Self-awareness and intentionality are brought into focus. We help you look at, question and uncover your areas such as personal purpose and motivation. Tied in with this we may also look at communication and listening skills that help us as individuals. Aspects of non-violent communication (NVC) can be useful so might be the listening skills used by professional coaches. The seeds sown here in individual capability grow to flower in TLA2 as we look at group work.
In terms of other techniques and practices we might consider GTD or ZTD as a personal productivity framework working with Pomodoro as way of executing alongside Personal Kanban to bring visual management and opening the door to transparency and collaboration.
While not exclusive to this level, and already hinted at above, a co-active coaching approach may be taken to help individuals unlock their own talents. In addition, and to help with being present in the moment and not getting caught by the swirl of day to day life, meditation techniques can be helpful.
The second level is connective – it is about transitioning to work productively within teams and groups while retaining and building on the mindset, skills and approaches of individual agility. It looks at finding ways to bring groups of people together to work effectively to deliver a collective positive impact.
Dealing with multiple human beings brings with it an inherent level of complexity. Indeed groups of people are complex adaptive systems. In TLA 2 We work to accept complexity for what it is and through this understand and get comfortable with what we can control and what we can’t. In complex systems we faced with uncertainty as a matter of course and so things will emerge as we go. Tools such as the Cynefin sense making framework help here and at the other levels.
In building effective teams or groups issues of conflict resolution, collaboration, negotiated outcomes and so on all have to be addressed. One of the first steps will be to reuse some of the tools from TLA1 such as expectation mapping to get clear on communications and mutual expectations. We also look at communication tools such as the Ladder of Inference. Other models may be used such as the McCarthy’s Core Commitments and Roger Schwarz’s Ground Rules for Effective Teams.

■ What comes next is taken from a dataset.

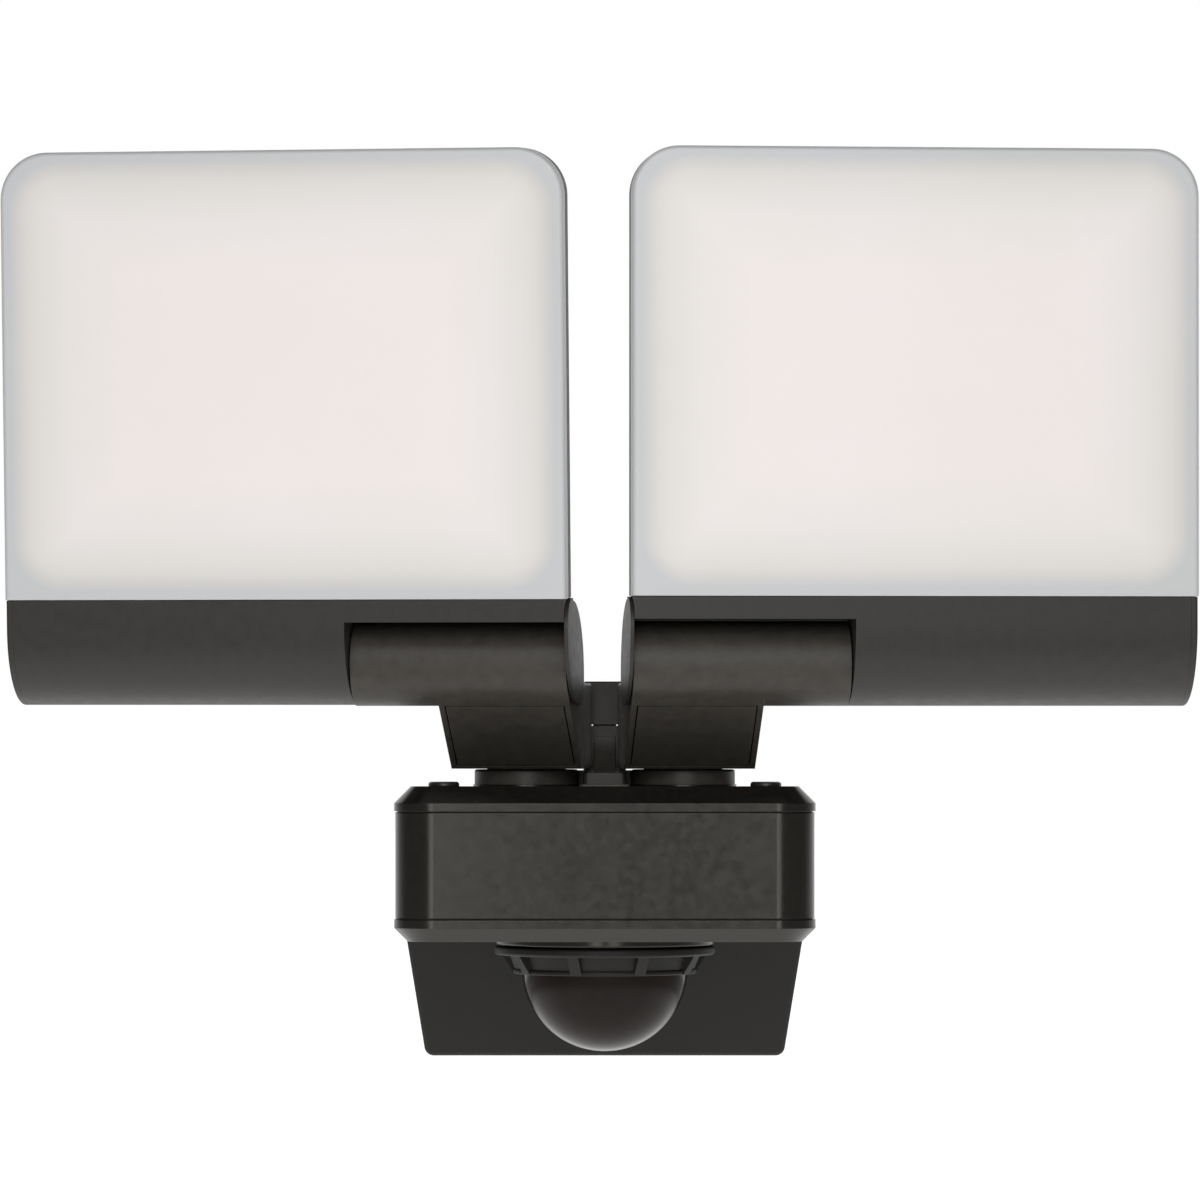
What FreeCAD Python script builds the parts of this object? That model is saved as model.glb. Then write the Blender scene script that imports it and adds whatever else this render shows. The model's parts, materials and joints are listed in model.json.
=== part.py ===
import FreeCAD, Part
import math
import os

# Twin-head wall floodlight with a motion sensor dome under its housing.
# Millimetres.  +Z is up, the front of the lamp looks along -Y, and the wall is the plane Y = 0.
# The origin is the centre of the wall plate's back face.
# Both heads are drawn for the left side, standing straight, then mirrored, leaned and swivelled.

V = FreeCAD.Vector

# ---- Clearances ----
RUNNING_GAP = 0.05        # radial play of a turning fit
SIDE_GAP = 0.35           # air between two pieces that move past each other
SEAM_GAP = 0.4            # joint between two casings, filled by a seal
FIT_GAP = 0.15            # loose place for a piece that is dropped in
EDGE_ROUND = 0.6          # small round on the outer edges of castings

# ---- Where the heads stand at rest ----
LEFT_YAW = 8.4            # degrees turned outward from straight ahead
RIGHT_YAW = 5.2
LEFT_LEAN = 3.4           # degrees leaned forward from upright
RIGHT_LEAN = 0.2

# ---- Swivel and tilt axes ----
SWIVEL_X = 20.1           # half the distance between the two swivel axes
SWIVEL_Y = -84.0
TILT_AHEAD = 32.0         # tilt axis in front of the swivel axis
TILT_Z = 69.0

# ---- Sensor housing ----
HOUSING_WIDTH = 106.0
HOUSING_DEPTH = 81.0
HOUSING_REAR_Y = -50.5
HOUSING_TOP_Z = 38.4
HOUSING_BOTTOM_Z = -0.6
HOUSING_CORNER = 10.0
HOUSING_WALL = 2.5
TOP_CHAMFER = 4.3
TOP_BAND = 2.2            # upright rim of the top cap under its chamfer
TOP_FALL = 1.2            # the top falls this much to the rear, so that rain runs off
BOTTOM_CHAMFER = 3.4
BOTTOM_BAND = 2.3
SHELL_INSET = 0.3         # the middle shell stands this far inside the two caps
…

Techniques from lean and agile software development are used in single team and multiple team contexts. In the former case this might be Scrum or Kanban and in the latter Larman’s LeSS model or Scrum.org’s Agility Path or where a more structured approach fits and there is less desire for agility then Leffingwell’s Scaled Agile Framework. Kniberg & Ivarsson give an example of scaling in their work at Spotify – see Kniberg’s March 2014 video This is a great example of an evolutionary approach using kata experimentation and following a shu-ha-ri path.
The third level is about the full organisation. Here nothing less than a fundamental shift will do. Anything less is simply a ‘bolt-on’. Shake the organisation with the buffeting pressure of commercial reality and bolt-ons tend to drop off; people and things revert to their former patterns of behaviour. Deeper confusion ensues.
This is a level that recognises that the majority of current organisational models have not significantly changed for half a century or more; that they are flawed to the point that they are more of a hinderance than a help. A flat structure isn’t enough and in some situations may be even worse. We need autonomy throughout the enterprise. We don’t need traditional management but we do need governance. Clear authority boundaries and freedom to act with autonomy within that authority.
We need the entire enterprise to explicitly work as a complex adaptive system. We need the sensors of the organisation, its people, to be able to provide immediate feedback so that the enterprise can rapidly inspect and adapt. Less of a structure and more of a creative network. We do this not by scaling processes up but by scaling the organisation down. Aligned with common purpose, with clear but dynamically adaptable authority structures, we can have autonomy at every point while still retaining alignment, focus and value delivery.
In TLA3 we may use a model that fundamentally shifts the organisation such as Holacracy or Sociocracy 3.0. We borrow concepts and approaches put forward in Management 3.0, and Lean Change. We take an integrative approach and set in place a way to have autonomy without losing alignment. An increasing number of organisations are adopting flavours of these concepts – you won’t be alone!